Another of Ericsson’s projects was the screw propeller as a means of marine propulsion. Although he did not invent the screw propeller, he recognized that a warship with engines under the water line could not be propelled by the typical paddle wheel and improved on the idea. In 1837 the Francis B. Ogden tested Ericsson’s screw propeller, showing significant promise. Consequently, Americans approached Ericsson to design vessels for the U.S. Navy. In the meantime, in 1836, Ericsson married Amelia Byam. Although they remained close, she never joined him permanently in the United States. They had no children, and she died during the Civil War.

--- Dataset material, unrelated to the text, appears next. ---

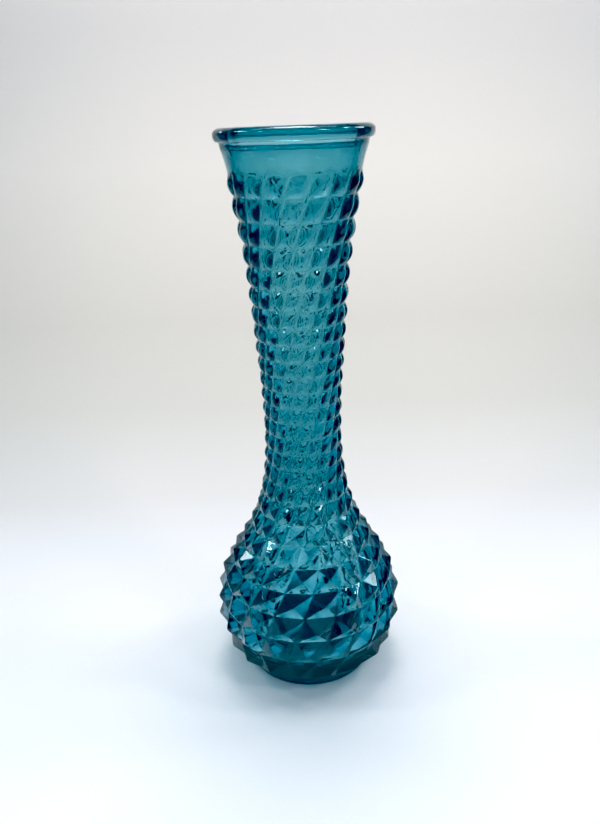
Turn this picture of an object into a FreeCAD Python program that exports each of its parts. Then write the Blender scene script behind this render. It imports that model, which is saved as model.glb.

Ericsson arrived in New York City on 23 November 1839 with two primary goals. One was the installation of his propeller design on vessels operating in the canals and inland waters of the fast-growing country, and the second was the development of a “big frigate” for the U.S. Navy. He quickly impressed his new hosts. In 1840 he easily won a prize offered by the Mechanic’s Institute of New York for the best design of a steam fire engine. By 1844 he had made great progress on the screw propeller, and twenty-five boats operating on the Great Lakes were equipped with Ericsson’s designs. Also in 1844 the first screw-propelled vessel of war, the USS Princeton, was commissioned. However, while the Princeton was going through trials, a gun exploded, killing many people, including the secretary of state and the secretary of the navy, and wounding many others. Although Ericsson could not be faulted, a stigma was cast over the Princeton, and Ericsson’s long list of successes was dealt a serious blow. Nevertheless, this tragic incident did not deter Ericsson’s enthusiasm for his work.

When the American Civil War broke out in 1861, Ericsson was again in demand by the U.S. government. Other countries had begun developing armored ships, but the idea was just budding in the United States. The secretary of the Confederate States Navy had the sunken USS Merrimac at the Norfolk Navy Yard raised and converted into an ironclad vessel, renamed the CSS Virginia. The resulting concern in the Lincoln cabinet generated interest in Ericsson’s plan for an armored vessel, which he had sent to the president at the beginning of the war. The U.S. contracted for three armored warships, one of which was Ericsson’s “floating battery” that became the USS Monitor. Building the Monitor, from keel to launch, took just one hundred working days, a remarkable feat attesting the superb organizational skills of Ericsson and the people he chose to work with him. The ship was launched on 30 January 1862.

The battle between the Monitor and the Virginia at Hampton Roads, Virginia, on 9 March 1862 yielded no victor, but it is recognized by historians as the battle that changed the face of naval warfare. The revolving gun turrets, construction of iron plates over a wooden frame, complete steam power, and screw propeller made the USS Monitor the mother of the great battle wagons of the future. Ericsson was hailed nationwide, and the U.S. government placed him in charge of the design and construction of a large fleet of bigger and better monitor vessels.

After the war Ericsson spent most of his time designing and supervising the construction of small gunboats for Spain and other foreign countries. In the 1870s his attention turned to submarines and torpedo ordnance. During the Civil War a crude type of submarine had appeared, and the idea had intrigued Ericsson as early as 1826. In 1878 he was ready to test a torpedo that could be fired under the water line of a ship. He also worked on heavy guns and the problem of recoil, especially on-board ship. He continued to work until the day of his death in New York City.

Ericsson was one of the most important inventors and naval engineers of the nineteenth century. He is remembered for building the first ironclad warship, but his major contributions were to maritime science and engineering. A man of little patience, he did not get along well with those who worked with him, likely because of the pace set by his active mind.

Bibliography

A major collection of Ericsson’s papers and drawings is at the American Swedish Historical Museum in Philadelphia, Pa. A guide to this collection is Esther C. Meixner, Guide to the Microfilm Edition of the John Ericsson Papers (1970). Records of Ericsson’s work with the Federal government during the Civil War are at the National Archives. See also the Library of Congress collection, which contains 1,500 items, including drawings. Ericsson wrote “The Building of the Monitor,” in Battles and Leaders of the Civil War, ed. Robert U. Johnson and Clarence C. Buel, vol. 1 (1884–1887). A biography is William Conant Church, The Life of John Ericsson (2 vols., 1890). See also Mark M. Boatner III, The Civil War Dictionary (1959). The Official Records of the Union and Confederate Navies in the War of the Rebellion (30 vols., 1894–1922) includes many entries concerning Ericsson. Much information on Ericsson and the sea battle between the Monitor and the Virginia is in William C. Davis, Duel between the First Ironclads (1975). Extensive details on Ericsson’s death and funeral are in the New York Times, 9 and 12 Mar. 1889.